Voltando à inspiração da classificação do V-Dem. O que é relevante para a análise é se uma força política é democrático-liberal (radical ou formal), democrático-eleitoral (não-populista ou neopopulista), autocrático-eleitoral (neopopulista ou populista-autoritária) ou autocrático-fechada (não-eleitoral).

Todas as classificações que partem de uma posição relativa no espectro são equívocas: dependendo da configuração do ambiente político, alguém que é de direita pode ser encarado como extrema-direita, alguém que é de extrema-esquerda pode ser só de esquerda, alguém que é de esquerda pode ser tomado como de centro-esquerda… e por aí vai. Alguém achará uma direita e uma esquerda até no Vaticano e um democrata-liberal formal no PSTU será considerado como “de direita”. Isso não esclarece, confunde.

Caímos nesse “método” de interpretação da realidade a partir da revolução francesa, que não reinventou a democracia na época moderna, mas em compensação inventou de dividir o mundo em esquerda e direita. Na verdade, inventou a esquerda. E aí a esquerda inventou a esquerda e, pelo mesmo movimento, a direita. São conceitos de guerra, não de política. É sempre uma demarcação de campos para orientar ações de conquista ou destruição. Mas vá-se lá dizer-lhes!

Em segundo lugar, a classificação aqui proposta serve para revelar que o comportamento político é função dos graus de liberalismo político (que vai, numa escala descendente, dos democratas liberais radicais aos autocratas não-eleitorais). Há uma mancha i-liberal cobrindo parte dos democratas e todos os autocratas.

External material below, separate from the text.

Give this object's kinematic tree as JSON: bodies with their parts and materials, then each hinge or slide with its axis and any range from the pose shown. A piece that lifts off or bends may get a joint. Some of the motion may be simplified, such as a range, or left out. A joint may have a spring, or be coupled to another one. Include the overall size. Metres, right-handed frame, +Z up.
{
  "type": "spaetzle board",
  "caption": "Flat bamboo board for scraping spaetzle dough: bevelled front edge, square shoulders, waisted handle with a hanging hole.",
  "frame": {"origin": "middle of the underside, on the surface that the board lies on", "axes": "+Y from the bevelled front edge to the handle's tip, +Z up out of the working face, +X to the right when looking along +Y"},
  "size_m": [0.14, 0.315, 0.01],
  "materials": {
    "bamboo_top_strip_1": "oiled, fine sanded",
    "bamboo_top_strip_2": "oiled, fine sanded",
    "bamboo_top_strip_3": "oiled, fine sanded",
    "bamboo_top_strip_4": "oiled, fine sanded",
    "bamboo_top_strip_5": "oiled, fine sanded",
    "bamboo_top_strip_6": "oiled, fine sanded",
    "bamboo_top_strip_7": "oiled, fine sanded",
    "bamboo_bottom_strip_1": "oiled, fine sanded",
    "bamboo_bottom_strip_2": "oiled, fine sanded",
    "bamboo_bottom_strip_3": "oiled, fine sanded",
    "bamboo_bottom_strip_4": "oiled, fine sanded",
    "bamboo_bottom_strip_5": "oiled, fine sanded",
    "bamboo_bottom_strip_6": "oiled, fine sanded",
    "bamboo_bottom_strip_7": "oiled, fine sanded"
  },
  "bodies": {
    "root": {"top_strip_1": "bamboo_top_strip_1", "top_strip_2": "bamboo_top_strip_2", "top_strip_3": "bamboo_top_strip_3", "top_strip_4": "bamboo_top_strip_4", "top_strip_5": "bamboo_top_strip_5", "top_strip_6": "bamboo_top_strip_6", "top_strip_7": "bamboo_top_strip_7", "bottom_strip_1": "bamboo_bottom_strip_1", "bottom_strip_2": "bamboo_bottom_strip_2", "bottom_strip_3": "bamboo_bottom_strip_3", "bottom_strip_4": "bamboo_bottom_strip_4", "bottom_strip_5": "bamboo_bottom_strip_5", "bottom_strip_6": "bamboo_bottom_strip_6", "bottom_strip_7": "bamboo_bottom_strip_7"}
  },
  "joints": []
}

A ​presente classificação serve para mostrar que democratas eleitorais podem ser i-liberais (bastando, para tanto, que sejam populistas, no caso, neopopulistas – e a palavra ‘neopopulista’ é usada aqui para estabelecer uma diferença entre os velhos populismos, associados à demagogia, ao assistencialismo e clientelismo e à irresponsabilidade fiscal, e os novos populismos florescentes no século 21).

Em terceiro lugar a classificação serve para mostrar que, mesmo entre os democratas liberais, há uma distinção entre os radicais (ou inovadores – quer dizer dizer, entre os que apostam na continuidade do processo de democratização para alcançar as democracias que queremos) e os formais (que dão ênfase à manutenção do Estado democrático de direito ou à defesa da democracia que temos).

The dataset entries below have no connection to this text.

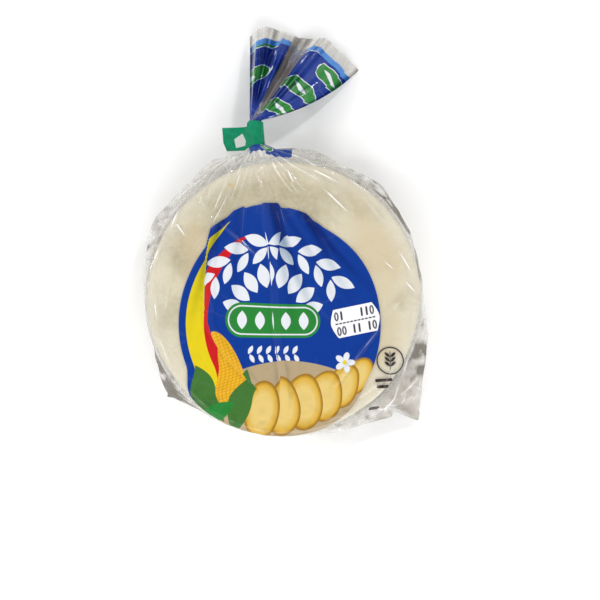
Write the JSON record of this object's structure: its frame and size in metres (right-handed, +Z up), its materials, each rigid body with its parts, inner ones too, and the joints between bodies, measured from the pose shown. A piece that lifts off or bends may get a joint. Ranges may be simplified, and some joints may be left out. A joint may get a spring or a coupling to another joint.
{
  "type": "bag of white corn arepas",
  "caption": "Clear printed film bag that holds a stack of round flat white corn arepas, gathered to a neck with tape, with a fanned tail and a small date label.",
  "frame": {"origin": "middle of the stack's round flat underside, on the surface that the bag lies on", "axes": "+Z up through the stack, square to the arepas' faces; +Y towards the taped neck and the tail; +X to the right of the shown face"},
  "size_m": [0.1476, 0.2144, 0.0383],
  "materials": {
    "film": "clear and printed soft film, glossy",
    "arepa": "griddled white corn dough, matt",
    "tape": "green adhesive tape, crinkled",
    "label": "white coated paper label, matt"
  },
  "bodies": {
    "root": {"bag": "film", "closure_tape": "tape", "date_label": "label"}
  },
  "joints": []
}
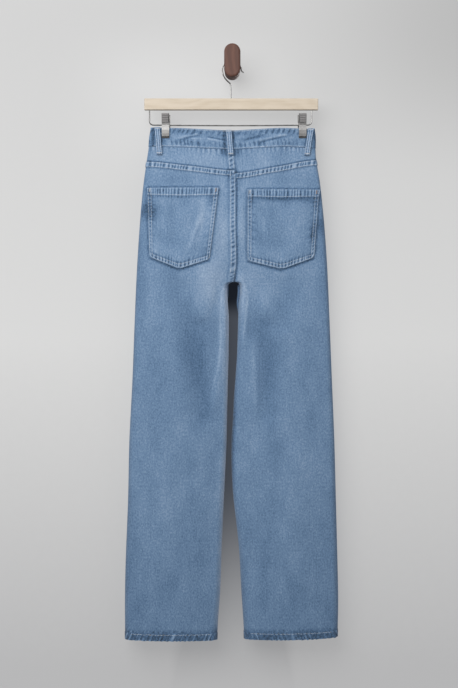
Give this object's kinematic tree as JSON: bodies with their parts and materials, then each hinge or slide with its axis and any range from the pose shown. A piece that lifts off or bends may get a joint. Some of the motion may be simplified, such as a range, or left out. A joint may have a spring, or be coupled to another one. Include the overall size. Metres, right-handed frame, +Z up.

Quatro notas de rodapé para encerrar (ou começar):

1 – Na distinção entre democratas liberais radicais e formais, deve ficar claro que a defesa da democracia que temos é condição necessária para alcançarmos as democracias que queremos.

2 – A palavra ‘radical’ aqui não significa sectário, estreito ou extremista e sim, no seu sentido literal, ir à raiz da concepção democrática originária e aponta para uma conexão (ou fusão) entre o liberalismo antigo (dos democratas atenienses que tomavam a liberdade como sentido da política) e o liberalismo político dos modernos. É o imaginário lugar do pensamento onde Locke, Montesquieu, Tocqueville, Constant e Stuart Mill podem se encontrar com Clístenes, Efialtes, Péricles, Aspásia, Antífon, Crátilo, Górgias, Hípias, Pródigos, Protágoras, Trasímaco, talvez Alcídamas, Licofronte e o Anônimo Jâmblico. Ou seja, o sentido da política não é a ordem, ainda quando seja uma nova ordem mais justa – e sim a liberdade.

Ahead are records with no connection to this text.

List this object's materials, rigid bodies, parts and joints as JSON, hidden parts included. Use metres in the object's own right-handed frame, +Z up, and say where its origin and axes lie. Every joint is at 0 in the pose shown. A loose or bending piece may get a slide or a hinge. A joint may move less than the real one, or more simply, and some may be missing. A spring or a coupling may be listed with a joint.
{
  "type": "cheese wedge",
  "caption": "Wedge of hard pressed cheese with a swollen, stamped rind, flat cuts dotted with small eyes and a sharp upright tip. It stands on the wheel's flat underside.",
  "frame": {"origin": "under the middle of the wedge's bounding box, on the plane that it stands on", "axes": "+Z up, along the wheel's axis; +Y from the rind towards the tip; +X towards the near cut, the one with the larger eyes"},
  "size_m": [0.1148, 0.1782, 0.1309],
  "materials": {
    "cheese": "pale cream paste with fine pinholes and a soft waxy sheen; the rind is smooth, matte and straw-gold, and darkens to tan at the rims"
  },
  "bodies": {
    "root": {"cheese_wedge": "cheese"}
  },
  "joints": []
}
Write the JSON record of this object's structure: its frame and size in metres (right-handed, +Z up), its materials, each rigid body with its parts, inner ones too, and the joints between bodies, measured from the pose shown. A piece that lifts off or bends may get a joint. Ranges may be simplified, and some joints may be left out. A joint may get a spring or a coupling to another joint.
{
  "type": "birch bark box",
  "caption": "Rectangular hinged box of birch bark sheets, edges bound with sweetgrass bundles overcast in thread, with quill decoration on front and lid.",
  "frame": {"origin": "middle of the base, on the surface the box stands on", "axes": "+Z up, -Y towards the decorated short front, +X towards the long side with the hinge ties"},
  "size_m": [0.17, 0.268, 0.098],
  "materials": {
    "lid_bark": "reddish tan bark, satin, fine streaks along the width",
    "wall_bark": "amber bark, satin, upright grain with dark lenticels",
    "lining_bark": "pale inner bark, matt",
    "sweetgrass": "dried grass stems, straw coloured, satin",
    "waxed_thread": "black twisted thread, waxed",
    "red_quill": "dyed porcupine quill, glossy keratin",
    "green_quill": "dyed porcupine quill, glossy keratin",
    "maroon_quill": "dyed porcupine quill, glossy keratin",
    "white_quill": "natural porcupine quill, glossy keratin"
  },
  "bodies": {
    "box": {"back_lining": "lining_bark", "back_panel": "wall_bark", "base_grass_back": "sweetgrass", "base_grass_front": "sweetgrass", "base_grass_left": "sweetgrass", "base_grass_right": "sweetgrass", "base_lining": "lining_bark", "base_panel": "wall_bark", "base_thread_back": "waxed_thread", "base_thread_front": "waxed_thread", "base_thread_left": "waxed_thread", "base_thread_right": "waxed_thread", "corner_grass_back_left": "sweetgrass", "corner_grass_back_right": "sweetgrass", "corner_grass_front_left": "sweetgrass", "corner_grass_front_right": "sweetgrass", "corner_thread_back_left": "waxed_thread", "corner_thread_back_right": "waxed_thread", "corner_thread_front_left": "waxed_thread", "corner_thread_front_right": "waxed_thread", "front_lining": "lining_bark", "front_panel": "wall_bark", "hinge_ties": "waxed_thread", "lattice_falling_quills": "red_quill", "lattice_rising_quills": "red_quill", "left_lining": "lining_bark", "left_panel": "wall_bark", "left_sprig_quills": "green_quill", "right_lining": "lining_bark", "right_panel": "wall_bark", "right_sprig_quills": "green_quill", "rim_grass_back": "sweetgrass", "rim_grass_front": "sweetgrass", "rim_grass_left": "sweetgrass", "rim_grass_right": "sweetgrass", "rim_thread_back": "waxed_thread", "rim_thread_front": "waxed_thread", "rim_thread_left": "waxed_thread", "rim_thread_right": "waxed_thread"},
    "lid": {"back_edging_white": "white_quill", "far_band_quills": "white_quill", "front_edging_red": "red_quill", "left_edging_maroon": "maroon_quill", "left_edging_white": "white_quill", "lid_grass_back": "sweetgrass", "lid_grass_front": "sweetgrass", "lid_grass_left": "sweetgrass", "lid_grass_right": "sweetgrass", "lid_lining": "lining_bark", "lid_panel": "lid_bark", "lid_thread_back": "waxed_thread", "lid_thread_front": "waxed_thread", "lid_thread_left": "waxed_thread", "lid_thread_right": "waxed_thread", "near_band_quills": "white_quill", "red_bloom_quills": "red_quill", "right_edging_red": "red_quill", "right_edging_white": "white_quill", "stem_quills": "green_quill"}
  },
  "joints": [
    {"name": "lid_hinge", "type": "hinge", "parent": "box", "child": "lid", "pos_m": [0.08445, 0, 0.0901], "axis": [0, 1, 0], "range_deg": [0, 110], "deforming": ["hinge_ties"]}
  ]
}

3 – Democracias liberais também podem ser parasitadas por populismos, embora isso seja mais difícil de ocorrer do que numa democracia (apenas) eleitoral. As democracias liberais metabolizam as forças políticas populistas (sejam democráticas ou autocráticas) confinando-as mais facilmente nas margens do espectro político (ou impedindo que elas ocupem o centro de gravidade em torno do qual a política institucional vai orbitar). As democracias (apenas) eleitorais estão sempre em risco de decaírem para autocracias eleitorais e não têm proteção tão eficaz contra os populismos.

4 – Faltaram exemplos recentes de democratas liberais radicais? Pois é… No fundo, no fundo, foi isso que inspirou este artigo.